When oceans absorb carbon, they become more acidic. And the more carbon dioxide in the air, the more acidic they become, preventing oysters and tiny marine snails at the base of the food chain from forming shells.
“What we didn’t know is that if you’re an animal living on the shore, how often do you see a bad day? And now because we have sensors that are actually taking a measurement of ocean pH every 10 minutes throughout the summer, we can start to build that picture,” Chan says.
The study looked at three years of readings (2011-13) from tide pool and near-shore sensors along the Oregon and California coasts. It found that 63 percent of test sites experienced levels of acidification known to cause commercial oyster production failures.
The study also found that while there were persistent hot spots of destructively acidic levels, there were also areas that stayed within healthy ranges. Chan say this likely has to do with the geography of the seafloor and shoreline. He says the findings should be used in decisions about how to make fisheries more resilient to climate change.

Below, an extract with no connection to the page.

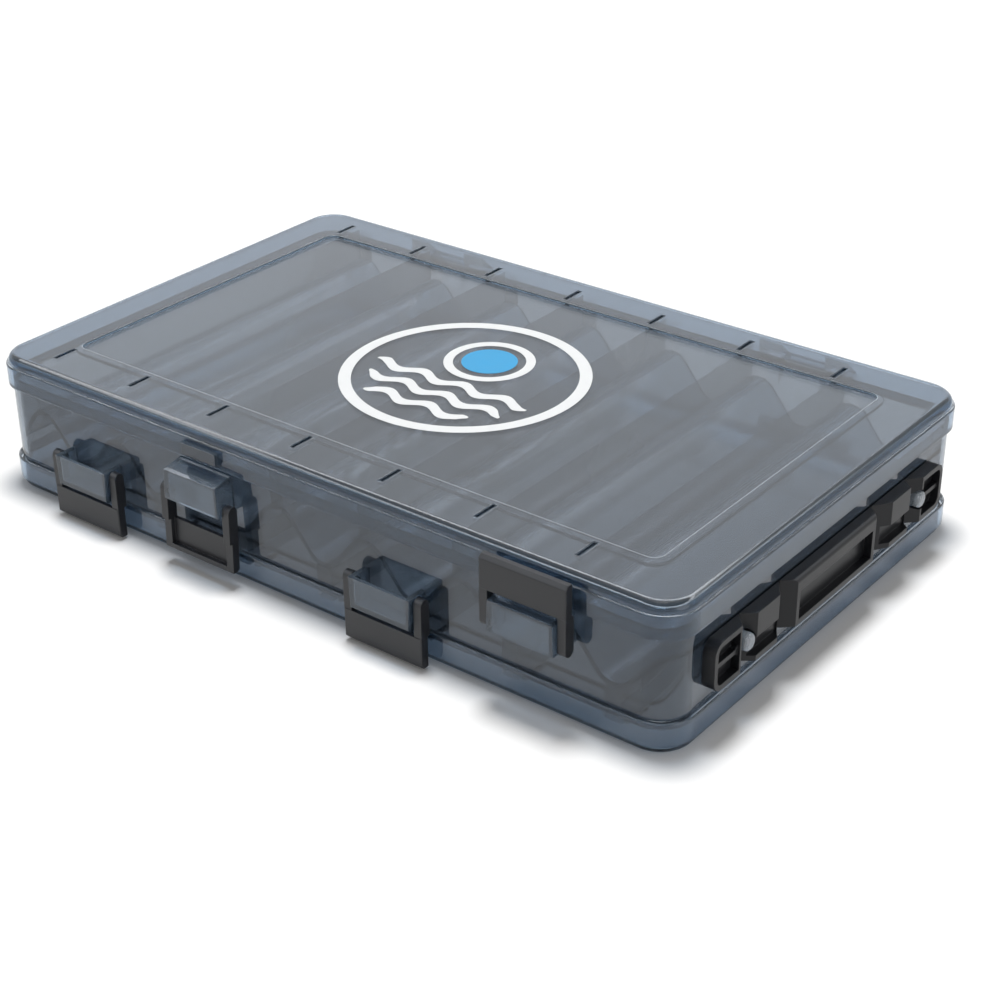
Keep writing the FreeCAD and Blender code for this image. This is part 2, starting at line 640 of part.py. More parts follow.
def build_hinges(side, turned):
    lid_knuckles = []
    tray_knuckles = []
    middle = size("hinge_middle")
    step = middle / 2 + size("knuckle_gap") + size("hinge_side") / 2
    for hinge, way in (("left", -1), ("right", 1)):
        x = way * number(f"{HALF_LENGTH} - hinge_end")
        tray_knuckles.append(build_knuckle(f"{side}_{hinge}_tray_knuckle", x, "hinge_middle", False))
        for part, offset in (("a", -step), ("b", step)):
            name = f"{side}_{hinge}_lid_knuckle_{part}"
            lid_knuckles.append(build_knuckle(name, x + offset, "hinge_side", True))
        pin = document.addObject("Part::Cylinder", f"{side}_{hinge}_pin")
        pin.setExpression("Radius", cell("hinge_pin_radius"))
        pin.setExpression("Height", cell("hinge_middle + 2 * hinge_side + 2 * knuckle_gap"))
        length = number("hinge_middle + 2 * hinge_side + 2 * knuckle_gap")
        start = Vector(x - length / 2, number(HINGE_Y), number(RIM_LOW))
        lying = Placement(start, Rotation(Vector(0, 1, 0), 90))
        keep(f"{side}_hinge_pin_{hinge}", pin, case_placement(turned).multiply(lying))
    for label, members in ((f"{side}_lid_knuckles", lid_knuckles), (f"tray_knuckles_{side}", tray_knuckles)):
        group = document.addObject("Part::Compound", label)
        group.Links = members
        keep(label, group, case_placement(turned))


# Handle strap, in sections that fold where the strap is thin


def strap_low():
    return f"{MIDDLE} - strap_tall / 2"


def build_strap_end(label, way):
    body = new_body(label)
    start = "strap_notch_y + strap_joint_gap / 2"
    plan = new_sketch(body, f"{label}_plan", "XY_Plane", strap_low())
    corners = [(STRAP_BACK, start), (STRAP_BACK, "strap_end_y"), (STRAP_FRONT, "strap_end_y"),
               (STRAP_FRONT, f"{start} + strap_end_slope")]
    pad(body, f"{label}_block", outline(plan, corners), "strap_tall")
    fillet(body, f"{label}_corners", "strap_corner", every(along("X"), at("Y", size("strap_end_y"))))
    hollow = new_sketch(body, f"{label}_hollow", "YZ_Plane", STRAP_FRONT)
    inner = f"{start} + strap_end_slope + strap_rim / 2"
    low = f"{strap_low()} + strap_rim"
    high = f"{strap_low()} + strap_tall - strap_rim"
    rectangle(hollow, inner, "strap_end_y - strap_rim", low, high)
    pocket(body, f"{label}_front_hollow", hollow, SCOOP_DEEP)
    hollow_end = every(along("X"), at("Y", number("strap_end_y - strap_rim")))
    fillet(body, f"{label}_hollow_corners", "strap_corner - strap_rim", hollow_end)
    rib = new_sketch(body, f"{label}_rib", "YZ_Plane", STRAP_BACK)
    rib_low, rib_high = f"{MIDDLE} - strap_wall / 2", f"{MIDDLE} + strap_wall / 2"
    rectangle(rib, inner, "strap_end_y - strap_rim", rib_low, rib_high)
    rib_height = "strap_proud + tray_inset - strap_gap - strap_wall / 2"
    pad(body, f"{label}_middle_rib", rib, rib_height)
    boss = circle(new_sketch(body, f"{label}_boss", "YZ_Plane", STRAP_BACK), inner, MIDDLE, "strap_wall")
    pad(body, f"{label}_rib_end", boss, rib_height)
    cut_for_peg(body, label, way)
    return keep(label, body, strap_placement(way))


def cut_for_peg(body, label, way):
    # the pegs stay on the case while the strap has slid past them
    place = "peg_y + strap_shift" if way > 0 else "peg_y - strap_shift"
    hole = new_sketch(body, f"{label}_peg_hole", "YZ_Plane", HALF_LENGTH)
    circle(hole, place, MIDDLE, "peg_radius + peg_play")
    pocket(body, f"{label}_peg_space", hole, "4 * strap_proud", midplane=True)


def strap_placement(way=1):
    return side_placement(way, -size("strap_shift"))


def side_placement(way, shift=0.0):
    # the near half of the strap is the far half turned about X through the middle of the case
    placement = case_placement().multiply(Placement(Vector(0, shift, 0), Rotation()))
    if way > 0:
        return placement
    over = Placement(Vector(0, 0, size("box_height")), Rotation(Vector(1, 0, 0), 180))
    return placement.multiply(over)


def build_strap_link(label, way):
    body = new_body(label)
    outer = "strap_notch_y - strap_joint_gap / 2"
    inner = "strap_fold_y + strap_joint_gap / 2"
    plan = new_sketch(body, f"{label}_plan", "XY_Plane", strap_low())
    corners = [(STRAP_BACK, inner), (STRAP_FRONT, f"{inner} + strap_inner_slope"),
               (STRAP_FRONT, f"{outer} - strap_link_slope"), (STRAP_BACK, outer)]
    pad(body, f"{label}_block", outline(plan, corners), "strap_tall")
    scoop = new_sketch(body, f"{label}_scoop_outline", "YZ_Plane", STRAP_FRONT)
    # the scoop is in the lower half, and the near link is turned over
    edge = f"{strap_low()} + strap_rim" if way > 0 else f"{strap_low()} + strap_tall - strap_rim"
    low, high = (edge, MIDDLE) if way > 0 else (MIDDLE, edge)
    start, end = f"{inner} + strap_inner_slope / 2", f"{outer} - strap_link_slope / 2"
    rectangle(scoop, start, end, low, high)
    pocket(body, f"{label}_scoop", scoop, SCOOP_DEEP)
    if way < 0:
        cut_for_peg(body, label, way)
    return keep(label, body, strap_placement(way))


def build_grip():
    body = new_body("handle_grip")
    end = "strap_fold_y - strap_joint_gap / 2"
    front_end = f"{end} - strap_grip_slope"
    plan = new_sketch(body, "grip_plan", "XY_Plane", strap_low())
    outline(plan, [(STRAP_BACK, minus(end)), (STRAP_FRONT, minus(front_end)),
                   (STRAP_FRONT, front_end), (STRAP_BACK, end)])
    pad(body, "grip_block", plan, "strap_tall")
    fillet(body, "grip_top_edge", "strap_wall", every(
        along("Y"), at("X", number(STRAP_FRONT)), at("Z", number(f"{strap_low()} + strap_tall"))))
    scoop = new_sketch(body, "grip_scoop_outline", "YZ_Plane", STRAP_FRONT)
    half = f"{front_end} - strap_rim"
    low = f"{strap_low()} + strap_rim"
    rectangle(scoop, minus(half), half, low, f"{strap_low()} + strap_tall - grip_band")
    pocket(body, "grip_scoop", scoop, SCOOP_DEEP)
    return keep("handle_grip", body, strap_placement())


def build_peg(label, way):
    body = new_body(label)
    sketch = new_sketch(body, f"{label}_section", "YZ_Plane", TRAY_FACE_X)
    circle(sketch, "peg_y", MIDDLE, "peg_radius")
    pad(body, f"{label}_shank", sketch, "tray_inset + peg_proud")
    fillet(body, f"{label}_end", "peg_round", at("X", number(f"{HALF_LENGTH} + peg_proud")))
    return keep(label, body, side_placement(way))


def build_all():
    outer_x = number(f"{HALF_LENGTH} - outer_latch_end")
    inner_x = -size("inner_latch_x")
    build_tray_frame()
    build_web()
    for index in range(int(size("divider_count"))):
        build_divider(f"upper_divider_{index + 1}", index, False)
        build_divider(f"lower_divider_{index + 1}", index, True)
    for side, turned in (("top", False), ("bottom", True)):
        build_lid(f"{side}_lid", turned)
        build_nub(f"{side}_lid_nub_outer", outer_x, turned)
        build_nub(f"{side}_lid_nub_inner", inner_x, turned)
        build_catch(f"{side}_catch_outer", outer_x, turned)
        build_catch(f"{side}_catch_inner", inner_x, turned)
        build_latch(f"{side}_latch_outer", outer_x, turned, False)
        build_latch(f"{side}_latch_inner", inner_x, turned, side == "top")
        build_hinges(side, turned)
    for side, way in (("near", -1), ("far", 1)):
        build_peg(f"handle_peg_{side}", way)
        build_strap_end(f"handle_end_{side}", way)
        build_strap_link(f"handle_link_{side}", way)
    build_grip()


def check_all():
    for item in document.Objects:
        if "Invalid" in item.State or "Error" in item.State:
            raise ValueError(f"{item.Label} failed: {item.State}")
    for label, item in sub_parts.items():
        shape = item.Shape
        if shape.isNull() or not shape.isValid() or shape.Volume <= 0:
            raise ValueError(f"{label} has no valid shape")


def write_all():
    os.makedirs("parts", exist_ok=True)
    for label, item in sub_parts.items():
        item.Shape.exportStep(f"parts/{label}.step")


build_all()
document.recompute()
check_all()
write_all()
print(f"{len(sub_parts)} sub-parts")
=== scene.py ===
import json
import math

import bmesh
import bpy
from mathutils import Matrix, Vector


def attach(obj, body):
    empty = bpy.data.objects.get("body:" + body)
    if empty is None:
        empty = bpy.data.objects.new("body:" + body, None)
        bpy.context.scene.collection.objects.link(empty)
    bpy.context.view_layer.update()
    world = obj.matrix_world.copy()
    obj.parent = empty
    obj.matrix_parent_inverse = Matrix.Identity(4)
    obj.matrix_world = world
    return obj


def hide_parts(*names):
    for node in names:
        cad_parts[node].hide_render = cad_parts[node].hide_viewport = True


# Two-sided lure box of smoke-tinted plastic. Metres, row frame: X to the handle, -Y the latch side, Z up.

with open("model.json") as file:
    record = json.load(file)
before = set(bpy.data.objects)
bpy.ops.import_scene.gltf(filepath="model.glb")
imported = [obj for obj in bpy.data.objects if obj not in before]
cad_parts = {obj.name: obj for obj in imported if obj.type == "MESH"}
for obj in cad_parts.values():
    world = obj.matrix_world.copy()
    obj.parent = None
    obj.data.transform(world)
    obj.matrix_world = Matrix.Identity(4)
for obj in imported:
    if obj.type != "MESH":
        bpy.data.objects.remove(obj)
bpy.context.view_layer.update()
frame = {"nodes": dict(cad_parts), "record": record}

MM = 0.001

# Sizes that the scene's own pieces share with the part's source

SHIFT_X = -1.7 * MM  # middle of the case; the handle moves it off the middle of the whole object
CASE_LENGTH = 277.0 * MM
CASE_WIDTH = 171.5 * MM
CASE_HEIGHT = 49.5 * MM
PANEL_END = 20.1 * MM  # end of the case to the sunk panel
PANEL_SIDE = 20.95 * MM  # side of the case to the sunk panel
PANEL_DROP = 1.2 * MM
PANEL_CORNER = 4.0 * MM
TRAY_INSIDE_X = 135.0 * MM  # middle of the tray to the inside of its end wall
TRAY_INSIDE_Y = 82.25 * MM
TRAY_CORNER = 8.5 * MM
PITCH = 36.0 * MM  # one wave of the web, and one slot of the lid to the next
FIRST_CREST = -117.0 * MM
WEB_WALL = 1.7 * MM
WEB_WAVE = 7.0 * MM  # middle of the web to a crest
WEB_BEND = 7.0 * MM  # radius of the web at crests and troughs
SLOT_GAP = 1.8 * MM  # edge of the panel to a slot
SLOT_LONG = 9.4 * MM
SLOT_COUNT = 7  # slots along one side of the panel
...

The results also raise questions about what areas should be protected in our oceans, says OSU ocean acidification researcher George Waldbusses. Do you protect the regions most at risk? Or the areas that are holding strong against acidification?
“You may want to actually do both,” Waldbusser says. “At some level you… might want to preserve areas with better chemistry so you have systems that are less impacted.”
But on the other hand, sea life in more consistently acidic areas may be developing natural resiliency to acidic conditions.
Waldbusser says his impression is that ocean acidification is still not a central factor in this kind of decision-making.
“But I suspect it will come into those discussions more,” he says.